Joseph Thomas joined the Indian Army in early 1964 at the age of 22 and saw action in the Indo-Pakistani War of 1965. In early September 1965, he successfully captained his group of men deep into enemy territory during the height of the war. After a few years of service in the Indian Army, he passed the Indian Civil Services Examination in 1969 and joined the Indian Police Service, being the only native from Kerala in that batch of officers. His first posting was as the Assistant Superintendent of Police in Palakkad district. He also served as Superintendent of Police, Kozhikode, Commissioner of Police, Trivandrum, Commissioner of Police, Cochin, Inspector General of Police, Headquarters, Thiruvananthapuram and Director General of Police, Vigilance Thiruvananthapuram. At the time of retirement, he served as the Director of the Vigilance and Anti Corruption Bureau. He also served as the founding managing director at the Kerala Police Housing and Construction Corporation Ltd.

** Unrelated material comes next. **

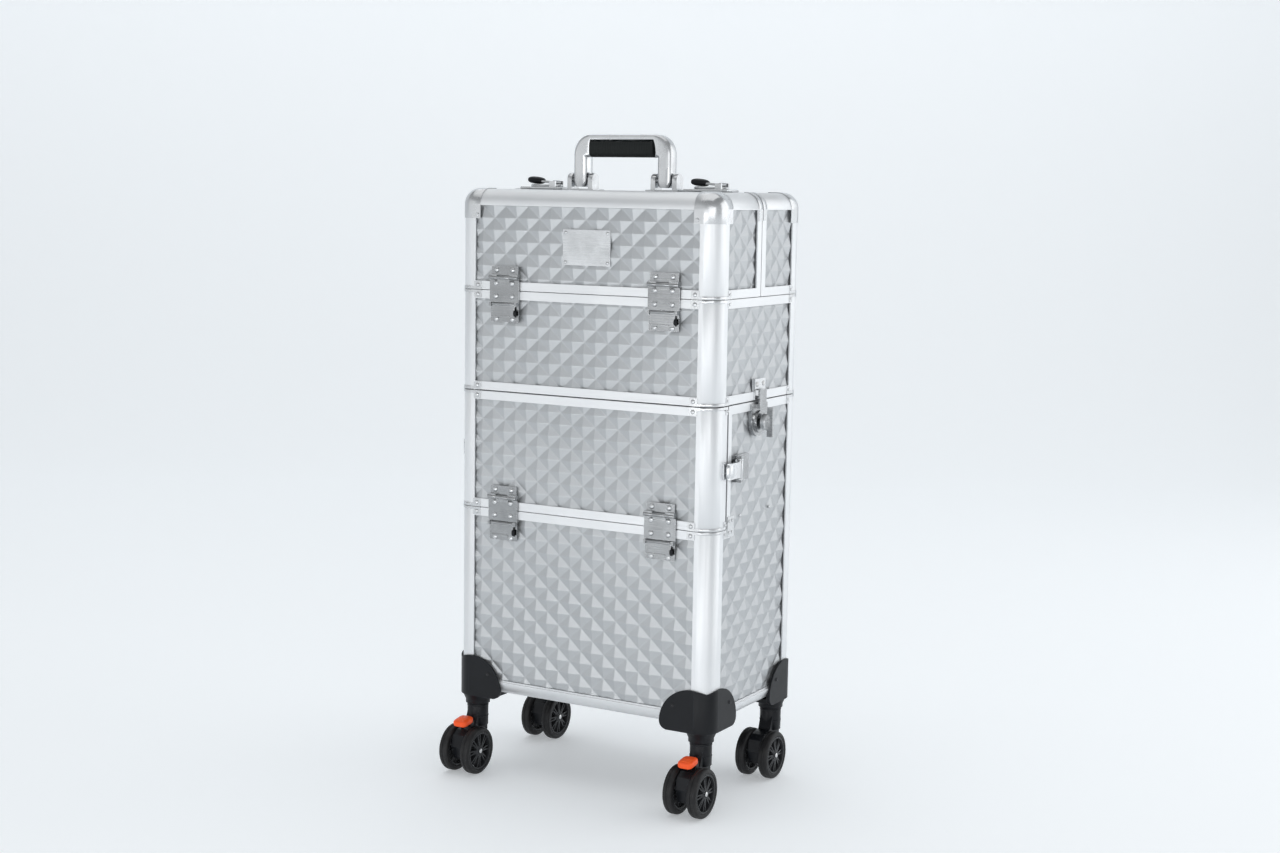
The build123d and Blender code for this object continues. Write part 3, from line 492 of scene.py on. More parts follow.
def arc(cx, cy, radius, start, end, count):
    """Points along an arc, angles in degrees."""
    return [
        (cx + radius * math.cos(math.radians(start + (end - start) * k / count)),
         cy + radius * math.sin(math.radians(start + (end - start) * k / count)))
        for k in range(count + 1)
    ]


# ---------------------------------------------------------------- panels and linings

FLAT_X = HALF_W - CORNER_FLAT
FLAT_Y = HALF_D - CORNER_FLAT


def side_panels(prefix, body, nodes, y0, y1, z0, z1, notch=None):
    """The left and right embossed panels of one section."""
    for side, sign in (("left", -1), ("right", 1)):
        embossed(f"{prefix}_{side}_panel", body, nodes, "x", sign, sign * HALF_W, y0, y1, z0, z1, notch)


def lid_panels():
    """Front, side and top panels of both half lids."""
    for name, out in (("front", -1), ("rear", 1)):
        node = f"{name}_lid_panels"
        low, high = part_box(node)
        flat_top = LID_HIGH.z - CORNER_FLAT
        y0, y1 = sorted((out * FLAT_Y, min(abs(low.y), abs(high.y)) * out))
        side_panels(f"{name}_lid", f"{name}_lid", [node], y0, y1, low.z, flat_top)
        embossed(
            f"{name}_lid_wall_panel", f"{name}_lid", [node], "y", out, out * HALF_D,
            -FLAT_X, FLAT_X, low.z, flat_top,
        )
        embossed(
            f"{name}_lid_top_panel", f"{name}_lid", [node], "z", 1, LID_HIGH.z, -FLAT_X, FLAT_X, y0, y1
        )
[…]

Joseph Thomas is best remembered by the city of Cochin for being the brain behind the conception, building and inauguration of the Jawaharlal Nehru Stadium (Kochi) which was completed in 1996 ahead of schedule. This he accomplished while serving as the Chairman of the Greater Cochin Development Authority and was also decorated by the President of India for this effort. Another project he is remembered for is the beautification of the Marine Drive, Kochi into an iconic walkway and also his efforts to develop the Perandoor Canal along the lines of the Grand Canal (Venice). Joseph Thomas also served as the patron of the Kerala State Athletics Association. He also served as a patron at Vidyodaya School, Cochin, Kerala. Until his demise, he was involved in various projects in the city of Cochin and spoke at public events. He was also actively involved in humanitarian and charitable causes.